A Balasubramanian, MD and CEO of Aditya Birla Sun Life Mutual Fund
- “Mutual Funds are the best destination of investments as the economy is expected to bounce back and interest rates are likely to stay lower for a considerable period of time.”
- “Investments through mutual fund model over the long-term horizon can be helpful because it undergoes through different investment cycles.
- “The diversified portfolio of mutual funds takes away the worry of extreme concentration and offers a mix for long-term investing.”
The benchmark indices continue to shrug off COVID cuts staying above 15,500 levels at Nifty50 and Sensex above 51,800 level mark. After the markets tumbled in April during the peak of the second covid wave, investors are now regaining confidence as the virus subsides.
At a time when the market is moving towards an upside, what should you invest in to build wealth to beat market volatility? A Balasubramanian, Managing Director and Chief Executive Officer of Aditya Birla Sun Life Mutual Fund suggested the best way to build long-term wealth is by investing in Mutual Funds.
He says, “Mutual Funds are the best destination of investments as the economy is expected to bounce back and interest rates are likely to stay lower for a considerable period of time.”
The next bi-monthly monetary policy is expected to announce in two days. The Reserve Bank of India (RBI) had reserved to keep interest rates unchanged in April. The key lending rate, the repo rate was kept at 4 per cent and the reverse repo rate at 3.35 per cent. At a time when markets are vulnerable to swift changes, diversified portfolio of mutual funds provides safe haven of investment opportunity. Balasubramanian says, “The diversified portfolio of mutual funds takes away the worry of extreme concentration and offers a mix for long-term investing.”
According to AMFI reports, Equity mutual funds saw net inflows of Rs 9,115 crore in March 2021. The net inflows in equity schemes witnessed an increase after eight consecutive months.
Balasubramanian says, “A mix of funds focused on multi-cap categories or small and mid-cap categories can be the best way to invest through mutual funds as long as the investor is ready to stay invested for a 5-10-year time horizon.”
Multi cap funds bet on a mix of blue-chip stocks, mid and small-cap stocks and can provide a consistent return over a long-term period if we invest in a diversified manner.
The new norms implemented in 2021 by the Securities and Exchange Board of India (SEBI) revised multi-cap mutual fund scheme to invest 75% minimum in equities from 65%. To avoid fresh allocation troubles raised by the industry, SEBI also introduced flexi cap funds that allows 65% of equity allocation.

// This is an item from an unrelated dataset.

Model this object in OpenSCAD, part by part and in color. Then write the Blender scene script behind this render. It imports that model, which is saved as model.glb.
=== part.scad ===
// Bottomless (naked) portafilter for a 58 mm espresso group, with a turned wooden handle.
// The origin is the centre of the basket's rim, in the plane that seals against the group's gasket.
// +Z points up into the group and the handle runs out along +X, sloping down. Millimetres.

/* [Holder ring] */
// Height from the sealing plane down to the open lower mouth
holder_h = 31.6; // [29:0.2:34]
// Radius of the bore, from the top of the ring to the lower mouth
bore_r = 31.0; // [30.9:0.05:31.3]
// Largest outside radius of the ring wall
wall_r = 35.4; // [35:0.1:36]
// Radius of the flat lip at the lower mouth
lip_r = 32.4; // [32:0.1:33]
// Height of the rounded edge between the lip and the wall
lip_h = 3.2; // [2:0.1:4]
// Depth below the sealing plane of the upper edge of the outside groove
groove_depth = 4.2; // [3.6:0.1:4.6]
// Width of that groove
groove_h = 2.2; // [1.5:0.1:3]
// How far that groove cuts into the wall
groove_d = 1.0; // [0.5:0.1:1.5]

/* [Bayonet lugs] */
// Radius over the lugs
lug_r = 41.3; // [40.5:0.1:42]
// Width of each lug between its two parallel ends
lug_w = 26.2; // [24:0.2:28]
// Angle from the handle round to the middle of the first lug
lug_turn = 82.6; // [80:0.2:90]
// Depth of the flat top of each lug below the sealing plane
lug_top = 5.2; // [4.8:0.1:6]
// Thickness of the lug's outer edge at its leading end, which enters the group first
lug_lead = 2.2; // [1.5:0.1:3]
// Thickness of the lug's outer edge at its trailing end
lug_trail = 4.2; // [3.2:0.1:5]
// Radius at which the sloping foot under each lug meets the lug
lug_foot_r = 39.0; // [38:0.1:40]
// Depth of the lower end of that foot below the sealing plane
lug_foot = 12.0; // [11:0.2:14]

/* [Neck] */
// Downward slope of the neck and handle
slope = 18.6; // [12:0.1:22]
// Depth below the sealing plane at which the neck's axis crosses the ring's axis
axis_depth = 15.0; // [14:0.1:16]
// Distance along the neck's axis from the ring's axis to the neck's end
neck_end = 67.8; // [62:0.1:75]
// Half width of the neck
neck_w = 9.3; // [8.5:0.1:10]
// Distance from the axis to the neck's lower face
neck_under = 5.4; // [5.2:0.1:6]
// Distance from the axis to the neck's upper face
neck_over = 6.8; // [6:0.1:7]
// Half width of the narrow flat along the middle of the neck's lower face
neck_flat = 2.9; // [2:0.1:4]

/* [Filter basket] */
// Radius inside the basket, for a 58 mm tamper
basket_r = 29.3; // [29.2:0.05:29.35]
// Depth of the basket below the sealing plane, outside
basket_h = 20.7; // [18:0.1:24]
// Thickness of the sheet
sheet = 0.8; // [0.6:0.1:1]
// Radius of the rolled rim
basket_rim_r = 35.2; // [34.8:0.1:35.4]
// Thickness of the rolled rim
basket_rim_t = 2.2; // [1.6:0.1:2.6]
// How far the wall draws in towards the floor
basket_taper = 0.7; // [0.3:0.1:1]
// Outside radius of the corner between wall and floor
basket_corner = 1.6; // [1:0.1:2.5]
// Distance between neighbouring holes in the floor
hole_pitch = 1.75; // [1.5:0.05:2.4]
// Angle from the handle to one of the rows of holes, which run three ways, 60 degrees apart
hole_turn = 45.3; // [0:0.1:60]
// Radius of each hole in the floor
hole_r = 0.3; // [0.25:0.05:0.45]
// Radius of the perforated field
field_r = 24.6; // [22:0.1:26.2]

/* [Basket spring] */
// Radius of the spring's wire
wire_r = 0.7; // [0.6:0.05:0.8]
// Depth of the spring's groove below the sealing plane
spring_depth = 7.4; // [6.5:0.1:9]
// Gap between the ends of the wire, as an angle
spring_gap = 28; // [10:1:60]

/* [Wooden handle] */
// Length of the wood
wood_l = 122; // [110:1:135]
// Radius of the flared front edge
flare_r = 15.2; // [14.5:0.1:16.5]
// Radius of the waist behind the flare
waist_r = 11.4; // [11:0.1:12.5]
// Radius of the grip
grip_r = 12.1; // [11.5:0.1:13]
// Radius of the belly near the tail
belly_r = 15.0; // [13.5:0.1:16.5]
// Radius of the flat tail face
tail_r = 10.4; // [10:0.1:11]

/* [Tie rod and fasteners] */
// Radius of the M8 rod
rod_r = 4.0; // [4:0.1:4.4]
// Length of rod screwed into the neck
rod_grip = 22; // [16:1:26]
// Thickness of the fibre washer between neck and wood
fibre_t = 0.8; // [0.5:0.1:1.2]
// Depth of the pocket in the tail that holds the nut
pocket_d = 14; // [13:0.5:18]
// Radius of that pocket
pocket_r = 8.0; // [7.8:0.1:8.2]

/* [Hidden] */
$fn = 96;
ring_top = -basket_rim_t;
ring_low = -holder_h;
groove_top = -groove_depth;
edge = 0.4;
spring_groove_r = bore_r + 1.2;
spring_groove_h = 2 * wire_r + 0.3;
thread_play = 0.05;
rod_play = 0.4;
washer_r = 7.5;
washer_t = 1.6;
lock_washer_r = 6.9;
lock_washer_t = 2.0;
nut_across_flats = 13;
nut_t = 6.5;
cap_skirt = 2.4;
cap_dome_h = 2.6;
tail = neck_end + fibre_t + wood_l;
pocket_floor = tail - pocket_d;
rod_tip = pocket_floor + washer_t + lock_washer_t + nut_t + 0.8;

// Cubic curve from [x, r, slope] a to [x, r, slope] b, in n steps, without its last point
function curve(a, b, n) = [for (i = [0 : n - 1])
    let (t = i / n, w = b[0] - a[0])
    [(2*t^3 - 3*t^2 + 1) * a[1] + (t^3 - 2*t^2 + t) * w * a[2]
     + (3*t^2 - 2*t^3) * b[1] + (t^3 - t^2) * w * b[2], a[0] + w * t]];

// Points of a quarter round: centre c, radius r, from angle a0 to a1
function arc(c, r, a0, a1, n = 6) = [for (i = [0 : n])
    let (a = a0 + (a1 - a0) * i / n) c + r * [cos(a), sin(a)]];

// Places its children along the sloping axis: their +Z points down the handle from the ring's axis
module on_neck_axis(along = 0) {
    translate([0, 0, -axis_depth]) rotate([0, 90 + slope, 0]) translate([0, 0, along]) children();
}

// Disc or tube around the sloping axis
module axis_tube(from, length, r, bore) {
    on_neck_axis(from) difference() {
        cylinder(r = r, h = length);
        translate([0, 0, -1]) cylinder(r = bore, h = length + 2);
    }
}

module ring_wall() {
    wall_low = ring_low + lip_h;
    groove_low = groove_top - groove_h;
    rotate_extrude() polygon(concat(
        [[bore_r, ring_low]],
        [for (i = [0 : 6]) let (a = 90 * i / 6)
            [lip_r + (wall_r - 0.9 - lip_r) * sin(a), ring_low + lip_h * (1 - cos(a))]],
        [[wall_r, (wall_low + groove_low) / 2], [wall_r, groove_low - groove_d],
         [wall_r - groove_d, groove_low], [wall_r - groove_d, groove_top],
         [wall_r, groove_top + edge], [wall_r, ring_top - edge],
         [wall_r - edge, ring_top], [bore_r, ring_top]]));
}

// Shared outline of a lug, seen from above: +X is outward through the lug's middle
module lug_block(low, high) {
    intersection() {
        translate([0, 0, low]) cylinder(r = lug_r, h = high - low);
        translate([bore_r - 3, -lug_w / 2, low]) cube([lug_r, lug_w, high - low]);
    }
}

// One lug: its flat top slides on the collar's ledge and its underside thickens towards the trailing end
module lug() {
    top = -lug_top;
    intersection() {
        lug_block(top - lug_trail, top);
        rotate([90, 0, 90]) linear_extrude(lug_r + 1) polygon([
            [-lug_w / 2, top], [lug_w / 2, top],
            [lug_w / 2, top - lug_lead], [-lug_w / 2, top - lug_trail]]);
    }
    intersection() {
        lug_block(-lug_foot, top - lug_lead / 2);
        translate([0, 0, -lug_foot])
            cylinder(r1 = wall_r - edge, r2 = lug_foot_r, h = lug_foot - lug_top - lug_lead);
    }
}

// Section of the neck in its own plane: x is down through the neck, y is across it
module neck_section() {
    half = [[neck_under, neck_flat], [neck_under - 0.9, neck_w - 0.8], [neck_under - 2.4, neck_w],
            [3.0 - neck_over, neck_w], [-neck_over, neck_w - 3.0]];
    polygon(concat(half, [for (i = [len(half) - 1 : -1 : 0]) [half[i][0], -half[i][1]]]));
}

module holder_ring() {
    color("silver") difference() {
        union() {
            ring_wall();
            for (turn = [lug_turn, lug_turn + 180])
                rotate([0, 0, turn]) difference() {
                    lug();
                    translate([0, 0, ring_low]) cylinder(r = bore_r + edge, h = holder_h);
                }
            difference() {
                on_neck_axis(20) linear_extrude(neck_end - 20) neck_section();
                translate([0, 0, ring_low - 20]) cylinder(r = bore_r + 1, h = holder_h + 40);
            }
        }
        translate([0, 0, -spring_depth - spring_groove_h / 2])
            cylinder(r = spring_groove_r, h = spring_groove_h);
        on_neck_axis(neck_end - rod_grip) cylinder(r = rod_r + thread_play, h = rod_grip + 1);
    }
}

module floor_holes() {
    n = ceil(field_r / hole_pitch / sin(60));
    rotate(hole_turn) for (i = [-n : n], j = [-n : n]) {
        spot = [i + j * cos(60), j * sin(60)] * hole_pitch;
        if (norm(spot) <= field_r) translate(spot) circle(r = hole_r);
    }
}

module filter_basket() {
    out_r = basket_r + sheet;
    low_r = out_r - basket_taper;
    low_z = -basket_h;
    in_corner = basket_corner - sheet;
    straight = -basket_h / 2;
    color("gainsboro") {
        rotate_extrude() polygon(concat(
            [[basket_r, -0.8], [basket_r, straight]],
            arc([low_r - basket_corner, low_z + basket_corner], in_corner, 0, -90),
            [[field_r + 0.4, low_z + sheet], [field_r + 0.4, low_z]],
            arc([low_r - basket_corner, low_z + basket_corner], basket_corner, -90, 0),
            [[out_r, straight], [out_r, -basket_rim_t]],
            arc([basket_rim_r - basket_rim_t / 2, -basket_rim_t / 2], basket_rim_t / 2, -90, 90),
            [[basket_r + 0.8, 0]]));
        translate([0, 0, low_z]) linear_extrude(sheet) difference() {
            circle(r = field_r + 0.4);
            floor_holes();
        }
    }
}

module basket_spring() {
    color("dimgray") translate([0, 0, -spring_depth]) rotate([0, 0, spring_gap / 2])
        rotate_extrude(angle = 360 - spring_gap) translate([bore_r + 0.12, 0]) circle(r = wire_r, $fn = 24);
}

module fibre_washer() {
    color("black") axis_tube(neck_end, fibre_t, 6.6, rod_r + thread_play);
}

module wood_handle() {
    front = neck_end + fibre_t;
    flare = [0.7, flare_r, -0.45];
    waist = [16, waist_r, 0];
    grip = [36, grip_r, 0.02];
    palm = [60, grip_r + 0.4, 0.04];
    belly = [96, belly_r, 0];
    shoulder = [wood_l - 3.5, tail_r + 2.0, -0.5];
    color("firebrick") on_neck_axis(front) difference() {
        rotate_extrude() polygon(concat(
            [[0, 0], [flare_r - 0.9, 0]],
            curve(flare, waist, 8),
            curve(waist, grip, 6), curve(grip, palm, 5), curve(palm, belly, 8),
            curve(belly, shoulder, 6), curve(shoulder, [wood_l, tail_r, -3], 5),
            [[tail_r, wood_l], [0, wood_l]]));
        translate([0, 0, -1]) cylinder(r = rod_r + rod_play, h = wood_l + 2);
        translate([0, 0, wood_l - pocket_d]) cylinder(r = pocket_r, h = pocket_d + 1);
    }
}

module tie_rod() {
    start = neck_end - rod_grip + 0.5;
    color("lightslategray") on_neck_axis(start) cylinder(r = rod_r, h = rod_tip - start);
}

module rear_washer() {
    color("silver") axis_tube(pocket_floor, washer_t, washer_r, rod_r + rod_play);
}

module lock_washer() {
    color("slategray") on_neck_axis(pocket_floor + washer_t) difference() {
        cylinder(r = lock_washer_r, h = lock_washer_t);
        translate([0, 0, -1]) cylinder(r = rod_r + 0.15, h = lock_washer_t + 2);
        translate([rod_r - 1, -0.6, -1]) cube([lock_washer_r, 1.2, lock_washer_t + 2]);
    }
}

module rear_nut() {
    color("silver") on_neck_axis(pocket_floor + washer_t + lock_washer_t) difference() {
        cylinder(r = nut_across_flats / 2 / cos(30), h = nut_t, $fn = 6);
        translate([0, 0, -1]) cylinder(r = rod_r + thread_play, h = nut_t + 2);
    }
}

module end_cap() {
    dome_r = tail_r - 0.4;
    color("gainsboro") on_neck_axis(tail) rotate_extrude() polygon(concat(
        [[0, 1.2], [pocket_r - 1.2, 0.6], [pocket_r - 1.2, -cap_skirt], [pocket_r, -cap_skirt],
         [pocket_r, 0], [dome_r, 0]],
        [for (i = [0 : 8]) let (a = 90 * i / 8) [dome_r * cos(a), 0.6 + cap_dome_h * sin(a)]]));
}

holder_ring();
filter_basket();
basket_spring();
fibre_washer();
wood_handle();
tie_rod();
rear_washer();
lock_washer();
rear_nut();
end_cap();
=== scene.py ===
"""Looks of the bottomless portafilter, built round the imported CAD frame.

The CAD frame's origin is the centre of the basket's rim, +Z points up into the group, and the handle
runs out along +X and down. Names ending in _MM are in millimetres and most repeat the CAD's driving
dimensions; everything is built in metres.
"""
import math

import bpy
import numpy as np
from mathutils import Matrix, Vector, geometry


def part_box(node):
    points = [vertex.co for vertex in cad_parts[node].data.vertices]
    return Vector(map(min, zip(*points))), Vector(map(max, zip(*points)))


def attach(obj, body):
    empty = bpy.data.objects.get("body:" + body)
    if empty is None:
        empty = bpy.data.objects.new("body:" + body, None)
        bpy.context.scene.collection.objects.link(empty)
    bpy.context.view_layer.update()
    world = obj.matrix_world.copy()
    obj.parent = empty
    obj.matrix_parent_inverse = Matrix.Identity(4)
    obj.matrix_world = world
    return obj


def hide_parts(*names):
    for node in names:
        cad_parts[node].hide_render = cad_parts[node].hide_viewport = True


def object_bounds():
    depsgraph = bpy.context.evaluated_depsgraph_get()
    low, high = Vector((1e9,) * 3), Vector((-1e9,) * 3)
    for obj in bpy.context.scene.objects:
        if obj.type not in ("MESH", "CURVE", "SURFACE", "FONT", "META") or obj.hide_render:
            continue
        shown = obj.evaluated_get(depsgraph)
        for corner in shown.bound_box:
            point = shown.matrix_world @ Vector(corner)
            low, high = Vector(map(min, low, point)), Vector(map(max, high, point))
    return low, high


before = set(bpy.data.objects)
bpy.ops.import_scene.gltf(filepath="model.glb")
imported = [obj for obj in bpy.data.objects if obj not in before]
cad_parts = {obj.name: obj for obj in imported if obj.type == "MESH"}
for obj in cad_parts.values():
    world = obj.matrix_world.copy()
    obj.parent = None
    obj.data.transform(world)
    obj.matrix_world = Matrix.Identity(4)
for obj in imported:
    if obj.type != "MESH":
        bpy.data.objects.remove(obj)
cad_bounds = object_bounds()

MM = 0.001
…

Multi-cap and small-cap mutual fund schemes can be multi-baggers for investors due to 25% allocation across the range of large-cap, mid-cap, and small caps.

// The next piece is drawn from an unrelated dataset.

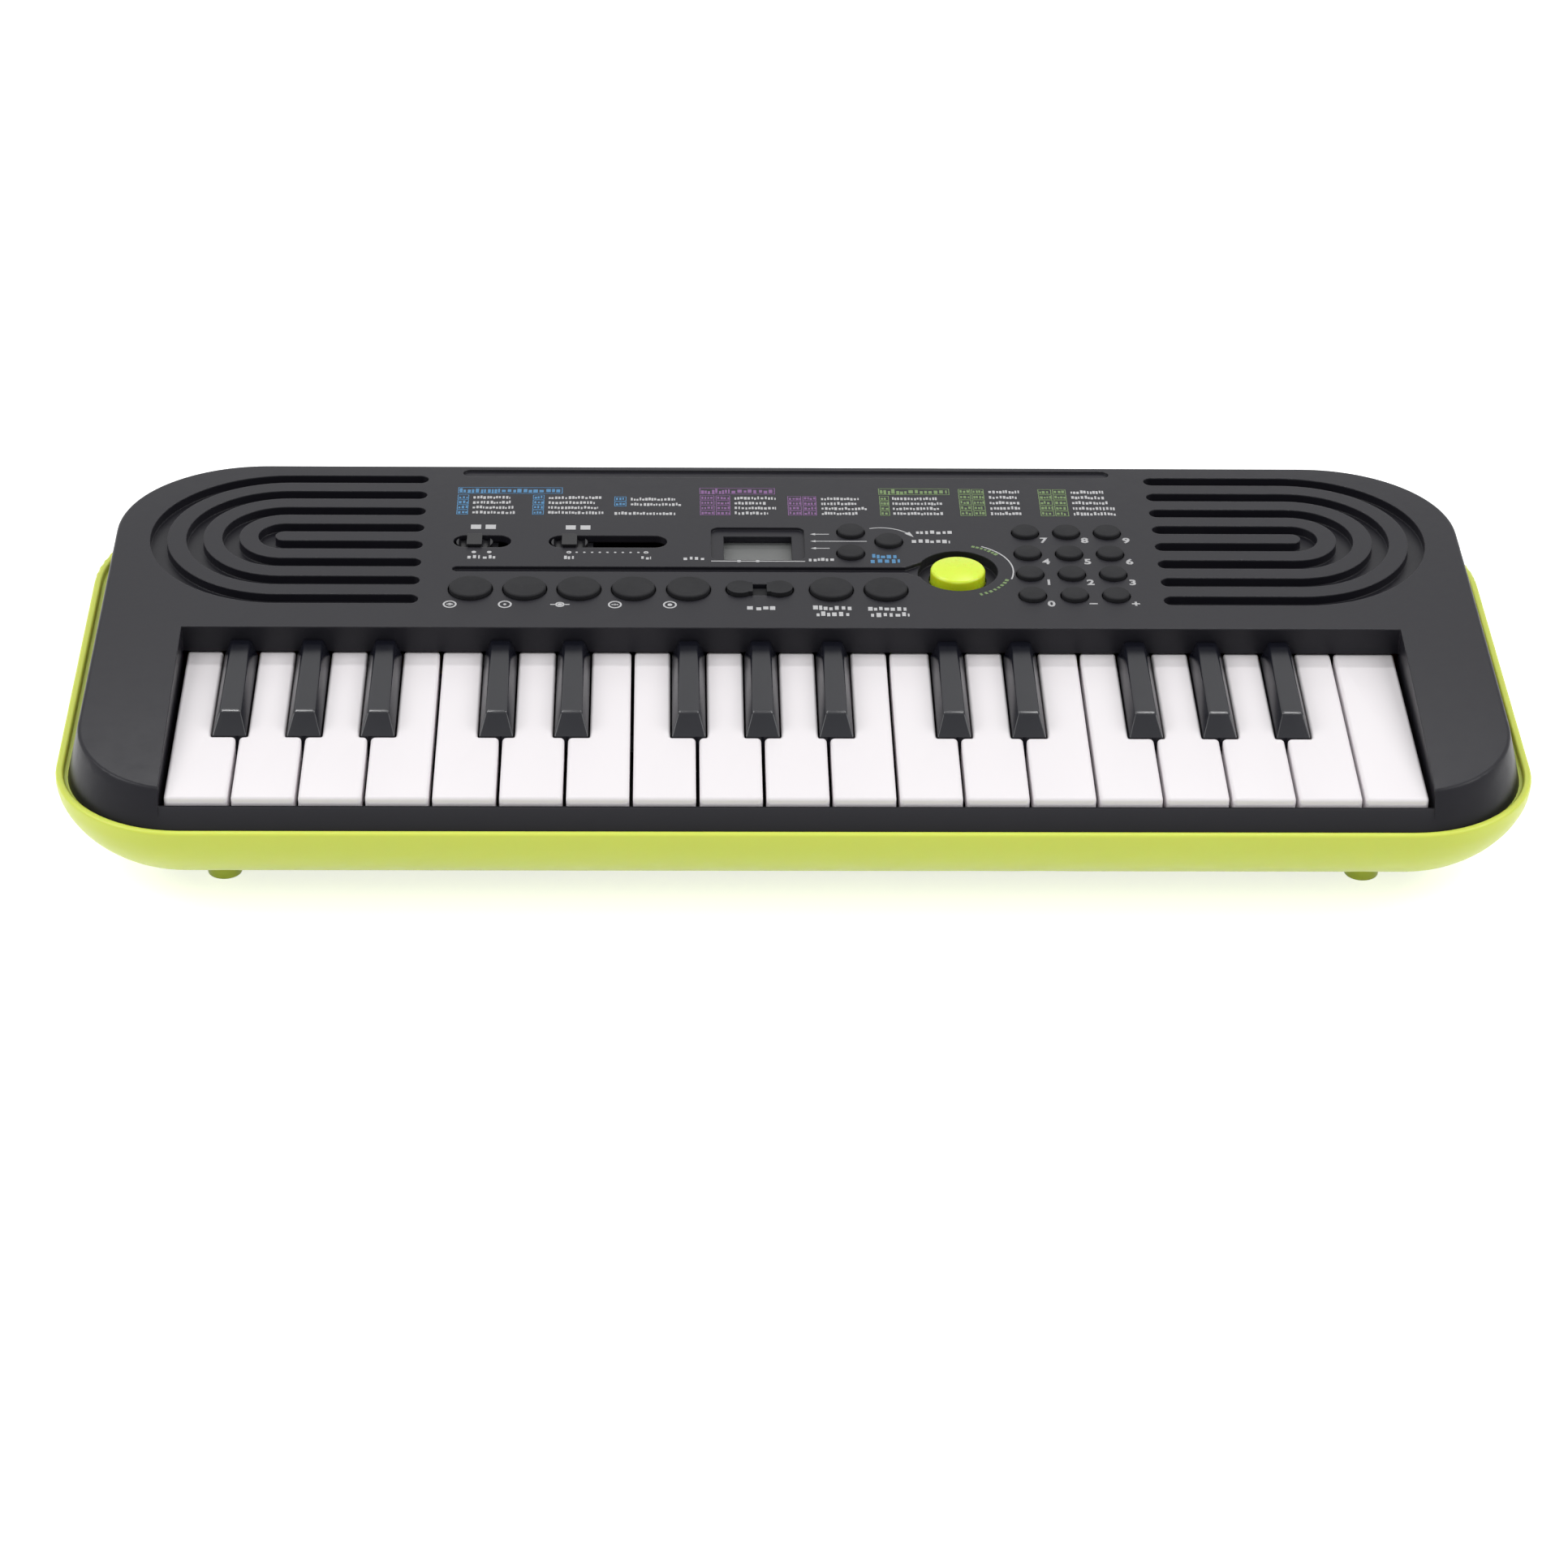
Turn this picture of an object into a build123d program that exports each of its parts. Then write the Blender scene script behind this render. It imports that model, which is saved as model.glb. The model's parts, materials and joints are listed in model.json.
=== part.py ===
from build123d import *
import math
import os

# Toy electronic keyboard with 32 small keys.
# Millimetres, +X to the player's right, +Y away from the player, +Z up.
# The origin is on the ground, under the middle of the case.

# ------------------------------------------------------------ case, overall
case_width = 446.0
case_depth = 208.0
case_height = 51.0
foot_height = 6.0
wall = 2.5

# lower case: a boat-shaped tub with an upright rim
rim_height = 33.0
ledge_height = 31.0
ledge_reach = 4.2
ledge_thickness = 2.5
rim_front_radius = 40.0
rim_rear_radius = 52.0
tub_inset = 31.0
tub_roundness = 1.7
tub_sections = 7
rim_edge_radius = 0.9

# upper case: a crowned lid that stands inside the rim
rim_gap = 1.15
side_draft = 0.232
front_draft = 0.476
rear_draft = 0.06
lid_front_radius = 36.0
lid_rear_radius = 50.0
crown_radius = 1350.0
crown_apex_from_rear = 51.2
lid_edge_radius = 1.2
lid_edge_rise = 12.0

# ------------------------------------------------------------ keys
white_key_count = 19
key_pitch = 19.813
key_gap = 1.1
key_top_height = 40.2
key_front_margin = 9.0
key_visible_length = 86.6
key_skirt_bottom = 32.5
key_shell = 1.5
key_top_thickness = 2.0
key_edge_radius = 0.5
key_dip_degrees = 2.6
black_dip_degrees = 3.0

black_rise = 5.0
black_base_width = 10.2
black_top_width = 6.2
black_front_setback = 36.3
black_top_setback = 43.0
black_side_gap = 0.5
black_edge_radius = 0.4
# a black key stands between white key n and n + 1, moved sideways by the offset
black_keys = [(1, -2.6), (2, 0.0), (3, 2.5), (5, -1.4), (6, 1.5), (8, -2.6), (9, 0.0),
              (10, 2.5), (12, -1.4), (13, 1.5), (15, -2.6), (16, 0.0), (17, 2.5)]

well_side_clearance = 1.0
well_front_clearance = 0.8
well_wall = 2.0
well_front_height = 38.0
well_lip_gap = 0.7

# key pivot rail and hooks
rail_radius = 1.5
hook_clearance = 0.05
rail_setback = 12.4
rail_height = 36.0
hook_width = 5.0
hook_radius = 3.2
hook_mouth = 2.4
post_width = 2.0
frame_floor = 20.0
frame_thickness = 2.5
plunger_height = 31.0
plunger_setback = 26.5
plunger_radius = 2.0
dome_gap = 2.4
guide_setback = 5.0
guide_thickness = 2.0
guide_half_width = 2.5
guide_clearance = 0.58
stop_setback = 41.6
stop_thickness = 2.0
stop_clearance = 0.2
floor_slot_half_width = 6.0
floor_slot_front = 12.0
floor_slot_rear = 38.0
frame_post_xs = [-150.0, -50.0, 50.0, 150.0]

# ------------------------------------------------------------ control panel
button_rise = 1.4
button_travel = 1.2
button_hole_clearance = 0.35
button_flange_thickness = 1.2
button_flange_reach = 1.6
button_edge_radius = 0.5
flange_gap = 0.2
board_top = 42.0
board_thickness = 1.6
board_half_x = 115.0
board_rear_row = 70.0
board_screw_radius = 1.0
board_boss_radius = 2.5
capacitor_xs = [-60.0, -40.0, 60.0, 80.0]
capacitor_radius = 4.0
capacitor_height = 9.0
mat_thickness = 1.0
mat_gap = 0.25
dome_radius = 3.0

pad_radius = 6.7
pad_row = 23.1
pad_xs = [-100.7, -83.65, -66.65, -49.55, -32.25]
start_x = 12.6
melody_x = 29.8

mode_button_radius = 4.25
mode_buttons = [(19.8, 60.5), (19.4, 46.4), (31.8, 54.2)]

number_radius = 4.15
number_xs = [75.8, 89.0, 102.1]
number_rows = [60.3, 46.3, 33.2, 19.9]
number_travel = 1.0
number_web = 1.2
number_web_margin = 2.5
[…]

Though small-cap mutual funds risk stakes are high, they can yield high rewards in a long-term time span as well. The small-cap funds universe encompasses companies from 251st as per market capitalization. Over the last one year, the average return of small-cap funds has exceeded 100%. However, one must be cautious about the amount of investment in these portfolios because of easy dip when the market swings down.
Investments through mutual fund models offer investors a detailed and focused list of stocks from a huge variety depending on few factors like corporate governance, growth of the company, shareholding value, balance sheets etc. Patience bears a golden fruit and investing to get rich is a patience game-plan. Balasubramanian suggests, “Investments through mutual fund model over the long-term horizon can be helpful because it undergoes through different investment cycles.”